Objective-C does not have automatic garbage collection. Java has various methods of garbage collection and some of them are designed to be compatible with games by occurring incrementally at regular intervals. I would be surprised if C# or anything else which also had garbage collection didn't have multiple methods to choose from, some of which are compatible with games.

The only thing off the top of my head that would might make a game unsuitable for 3D games would be if it were interpreted and particularly slow in its implementation. That's not a characteristic of anything you listed above.

P.S. To address your original question, I'm pretty sure anyone who has an iPod Touch or iPhone will be able to tell you that Objective-C is definitely up to 3D games :)

John Munsch
It wasn't me, but I'm pretty sure the downvotes are because Objective-C on Mac OS X does, in fact, have automatic garbage collection. It's optional, but it is there. Just FYI, because I hate downvotes that don't educate.
Chuck
And the Mac is the only platform for Objective-C, right. Uh, no. It's not. The device I have sitting right in front of me has Objective-C and no automatic garbage collection.
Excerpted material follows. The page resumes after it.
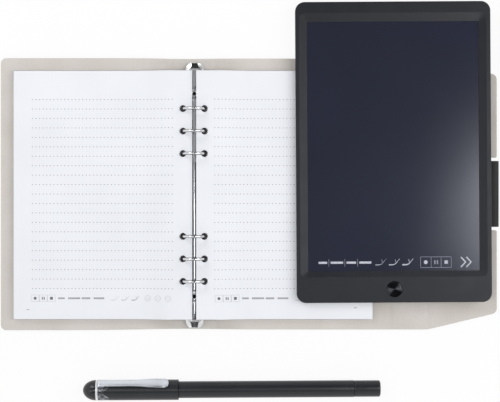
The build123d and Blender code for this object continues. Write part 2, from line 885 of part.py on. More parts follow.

Plus, he's asking if Objective-C has garbage collection because he's concerned whether or not it would cause bursty performance and make it a poor choice for a 3D game. It doesn't. Not in any way that would require its use. Did nobody but me read what he said?
John Munsch
The Mac is the primary platform for Objective-C. Making a blanket claim about Objective-C that is not true of the Mac is like making a blanket claim about computers that isn't true of Windows. "Computers are not capable of running graphics programs." Well, sure, some aren't — I have one right in the room here — but I still don't think it's a true statement.
Chuck
+5  A: 

The only real slowdown with Objective-C itself would be the messaging mechanism—and even then, it's usually components of the Cocoa framework that would slow things down. Objective-C's message sending doesn't really hurt performance that much.

Anyways, for most games, the majority of the performance bottlenecks will come from graphics code: if you delegate graphics stuff to OpenGL, which is ridiculously fast, then there really should be no problem with using Objective-C for games. The only other place where I can see Objective-C or Cocoa providing bottlenecks would be for intensive physics code—and that should probably be written in pure C/C++ anyways. Everything else, though, shouldn't really matter that much.

To be honest, I'd wager that the majority of OS X games nowadays are written in Objective-C using the Cocoa frameworks, with the performance-sensitive code written in pure C/C++ (and with graphics code utilizing OpenGL).